Here, you can see that multiple threads will contend only if they really need to write data. What will happen is one thread will go in and write the data, the others will wait outside for their turn.

There is a performance issue with this - if there are lots of writes happening, you will block lots of threads, even if they wouldn't have necessarily written to the same file.

With this context in mind, let's talk about ActionQueue.

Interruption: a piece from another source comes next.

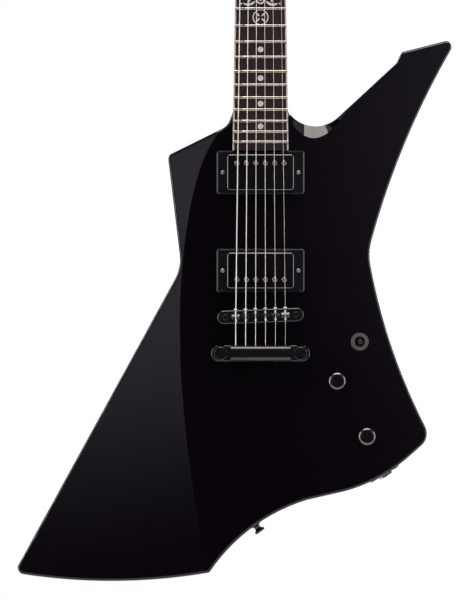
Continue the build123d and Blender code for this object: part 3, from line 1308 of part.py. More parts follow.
def make_tuner_post(x, y):
    """String post with its wheel inside the case and the thumb wheel of its string lock behind."""
    with BuildPart() as post_piece:
        with BuildSketch(head_plane(x, y, TUNER_POST_HEIGHT)):
            Circle(TUNER_POST_DIAMETER / 2)
        extrude(amount=-(TUNER_POST_HEIGHT - CASE_LOW + 1))
        fillet(post_piece.faces().sort_by_distance(HEAD.from_local_coords((x, y, 30)))[0].edges(), 0.8)
        with BuildSketch(head_plane(x, y, GEAR_LEVEL + WHEEL_THICKNESS / 2)):
            Circle(WHEEL_DIAMETER / 2)
        extrude(amount=-WHEEL_THICKNESS)
        with BuildSketch(head_plane(x, y, CASE_LOW - 0.4)):
            Circle(LOCK_WHEEL_DIAMETER / 2)
            with PolarLocations(LOCK_WHEEL_DIAMETER / 2 + 0.2, 20):
                Circle(0.5, mode=Mode.SUBTRACT)
        extrude(amount=-LOCK_WHEEL_THICKNESS)
        hole_start = HEAD.from_local_coords((x, y - TUNER_POST_DIAMETER, STRING_ON_POST))
        with BuildSketch(Plane(origin=hole_start, x_dir=HEAD.x_dir, z_dir=HEAD.y_dir)):
            Circle(0.8)
        extrude(amount=2 * TUNER_POST_DIAMETER, mode=Mode.SUBTRACT)
    return post_piece


def make_tuner_key(x, y):
    """Key with its button, its shaft and the worm inside the case."""
    side = 1 if x > 0 else -1
    worm_y = y - WORM_OFFSET
    edge = head_half_width(worm_y) + KEY_REACH
    with BuildPart() as key:
        with BuildSketch(across_head(x - side * 5.5, worm_y, GEAR_LEVEL, side)):
            Circle(WORM_DIAMETER / 2)
        extrude(amount=11)
        with BuildSketch(across_head(x, worm_y, GEAR_LEVEL, side)):
            Circle(KEY_SHAFT_DIAMETER / 2)
        extrude(amount=edge + 3 - abs(x))
        case_side = side * (abs(x) + TUNER_CASE_WIDTH / 2 + RUNNING)
        with BuildSketch(across_head(case_side, worm_y, GEAR_LEVEL, side)):
            Circle(KEY_SHAFT_DIAMETER / 2 + 1)
        extrude(amount=2.5)
        with BuildPart(mode=Mode.PRIVATE) as key_button:
            button_x = side * (edge + KEY_LENGTH / 2)
            with BuildSketch(head_plane(button_x, worm_y, GEAR_LEVEL + KEY_THICKNESS / 2)):
                RectangleRounded(KEY_LENGTH, KEY_WIDTH, KEY_CORNER)
            extrude(amount=-KEY_THICKNESS)
            broad_faces = key_button.faces().filter_by(Plane(HEAD.origin, z_dir=HEAD.z_dir))
            fillet(broad_faces.edges(), KEY_THICKNESS / 4)
        add(key_button.part)
    return key


STRING_ON_POST = 9.0
STRING_BEND = 1.5
with BuildPart() as tuner_housings:
    for i in STRINGS:
        add(make_tuner_case(*tuner_spot(i)))

with BuildPart() as tuner_bushings:
    for i in STRINGS:
        add(make_tuner_bushing(*tuner_spot(i)))

tuner_posts = [make_tuner_post(*tuner_spot(i)) for i in STRINGS]
tuner_keys = [make_tuner_key(*tuner_spot(i)) for i in STRINGS]

# ================================================================== strings


def string_route(i):
    """Corners of string i: stop bar, its front edge, saddle, both sides of the nut, post."""
    radius = STRING_DIAMETERS[i] / 2
    bar_x, nut_at = bridge_x(i), nut_x(i)
    post_x, post_y = tuner_spot(i)
    beside = post_x - (TUNER_POST_DIAMETER / 2 + radius + 0.1) * (1 if post_x > 0 else -1)
    over_nut = string_underside(nut_at, 0) + radius
    return [
        Vector(bar_x, -TAIL_HOLE_HEIGHT, TAIL_Z - TAIL_WIDTH / 4),
        Vector(bar_x, -TAIL_HOLE_HEIGHT, TAIL_Z + TAIL_WIDTH / 2 + 0.5),
        Vector(bar_x, -string_underside(bar_x, BRIDGE_Z) - radius, screw_plane(i, 0, 0).origin.Z),
        Vector(nut_at, -over_nut, 0),
        Vector(nut_at, -over_nut, NUT_THICKNESS),
        HEAD.from_local_coords(Vector(beside, post_y, STRING_ON_POST)),
    ]


with BuildPart() as strings:
    for i in STRINGS:
        route = string_route(i)
        with BuildPart(mode=Mode.PRIVATE) as string:
            with BuildLine() as string_line:
                FilletPolyline(*route, radius=STRING_BEND)
            with BuildSketch(Plane(origin=route[0], z_dir=route[1] - route[0])):
                Circle(STRING_DIAMETERS[i] / 2)
            sweep(path=string_line.line)
            with Locations(route[0]):
                Sphere(BALL_DIAMETER / 2)
        add(string.part)


# ================================================================== labels and files
PIECES = {
    "body": body,
    "neck": neck,
    "fingerboard": fingerboard,
    "fingerboard_binding": fingerboard_binding,
    "frets": frets,
    "position_inlays": position_inlays,
    "nut": nut,
    "truss_rod": truss_rod,
    "truss_rod_cover": truss_rod_cover,
    "control_cover": control_cover,
    "mounting_screws": mounting_screws,
    "control_pots": control_pots,
    "panel_nuts": panel_nuts,
    "volume_shaft": volume_shaft,
    "volume_knob": volume_knob,
    "tone_shaft": tone_shaft,
    "tone_knob": tone_knob,
    "switch_body": switch_body,
    "switch_lever": switch_lever,
    "switch_tip": switch_tip,
    "jack_plate": jack_plate,
    "jack_socket": jack_socket,
    "strap_buttons": strap_buttons,
    "bridge_body": bridge_body,
    "bridge_posts": bridge_posts,
    "bridge_thumbwheels": bridge_thumbwheels,
    "intonation_screws": intonation_screws,
    "tailpiece": tailpiece,
    "tailpiece_studs": tailpiece_studs,
    "stud_bushings": stud_bushings,
    "pickup_rings": pickup_rings,
    "neck_pickup_cover": neck_pickup_cover,
    "neck_pickup_core": neck_pickup_core,
    "neck_pickup_poles": neck_pickup_poles,
    "bridge_pickup_cover": bridge_pickup_cover,
    "bridge_pickup_core": bridge_pickup_core,
    "bridge_pickup_poles": bridge_pickup_poles,
    "pickup_height_screws": pickup_height_screws,
    "pickup_springs": pickup_springs,
    "strings": strings,
    "tuner_housings": tuner_housings,
    "tuner_bushings": tuner_bushings,
}
for i in STRINGS:
    PIECES[f"saddle_{i + 1}"] = saddles[i]
    PIECES[f"tuner_post_{i + 1}"] = tuner_posts[i]
    PIECES[f"tuner_key_{i + 1}"] = tuner_keys[i]

for name, piece in PIECES.items():
    piece.part.label = name
    export_step(piece.part, f"parts/{name}.step")
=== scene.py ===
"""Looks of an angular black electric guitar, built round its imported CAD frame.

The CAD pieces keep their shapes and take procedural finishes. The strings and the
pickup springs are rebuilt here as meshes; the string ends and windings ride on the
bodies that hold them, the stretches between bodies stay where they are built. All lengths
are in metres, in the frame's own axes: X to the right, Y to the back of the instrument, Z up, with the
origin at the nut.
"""

import json
import logging
import math
from dataclasses import dataclass, field
from enum import Enum
from typing import Sequence, Union

import bmesh
import bpy
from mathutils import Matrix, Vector

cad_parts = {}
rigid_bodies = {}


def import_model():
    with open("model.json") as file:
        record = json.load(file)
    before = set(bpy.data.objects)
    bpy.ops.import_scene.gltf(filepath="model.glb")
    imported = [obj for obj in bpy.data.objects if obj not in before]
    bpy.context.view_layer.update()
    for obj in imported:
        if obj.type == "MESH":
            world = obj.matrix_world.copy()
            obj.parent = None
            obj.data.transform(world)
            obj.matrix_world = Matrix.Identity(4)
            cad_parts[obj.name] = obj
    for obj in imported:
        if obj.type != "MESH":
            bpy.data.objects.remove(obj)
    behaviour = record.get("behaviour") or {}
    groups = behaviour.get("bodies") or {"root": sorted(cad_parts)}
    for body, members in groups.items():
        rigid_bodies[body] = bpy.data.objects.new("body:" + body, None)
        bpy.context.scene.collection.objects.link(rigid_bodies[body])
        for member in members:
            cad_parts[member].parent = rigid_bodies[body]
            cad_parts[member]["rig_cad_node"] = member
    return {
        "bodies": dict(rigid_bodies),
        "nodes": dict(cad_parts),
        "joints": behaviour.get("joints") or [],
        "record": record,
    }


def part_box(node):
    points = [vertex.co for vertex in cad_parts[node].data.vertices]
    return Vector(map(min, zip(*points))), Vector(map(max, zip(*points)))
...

With ActionQueue, if there is some file you wish to write, you can enqueue that work to be done later. The enqueue call immediately returns. For example, looking at this code, here's an example usage from Db.java:

        actionQueue.enqueue("update data on disk", () -> {
            // if the file isn't already there, throw an exception
            mustBeTrue(file.exists(), "we were asked to update "+file+" but it doesn't exist");
            writeString(fullPath, data.serialize());
        });

To instantiate an actionQueue, code something like this:

actionQueue = new ActionQueue("a unique name here for your actionqueue", context).initialize();

Any time it is important to put something to be done later, ActionQueue is ready to help. But note it has some drawbacks. For one, you won't get exceptions bubbling up from your call. If you need to immediately return a 400 error to a user based on some calculation, it wouldn't make sense to use ActionQueue there. And like I mentioned, the other options - synchronized, Locks - are also good in many cases.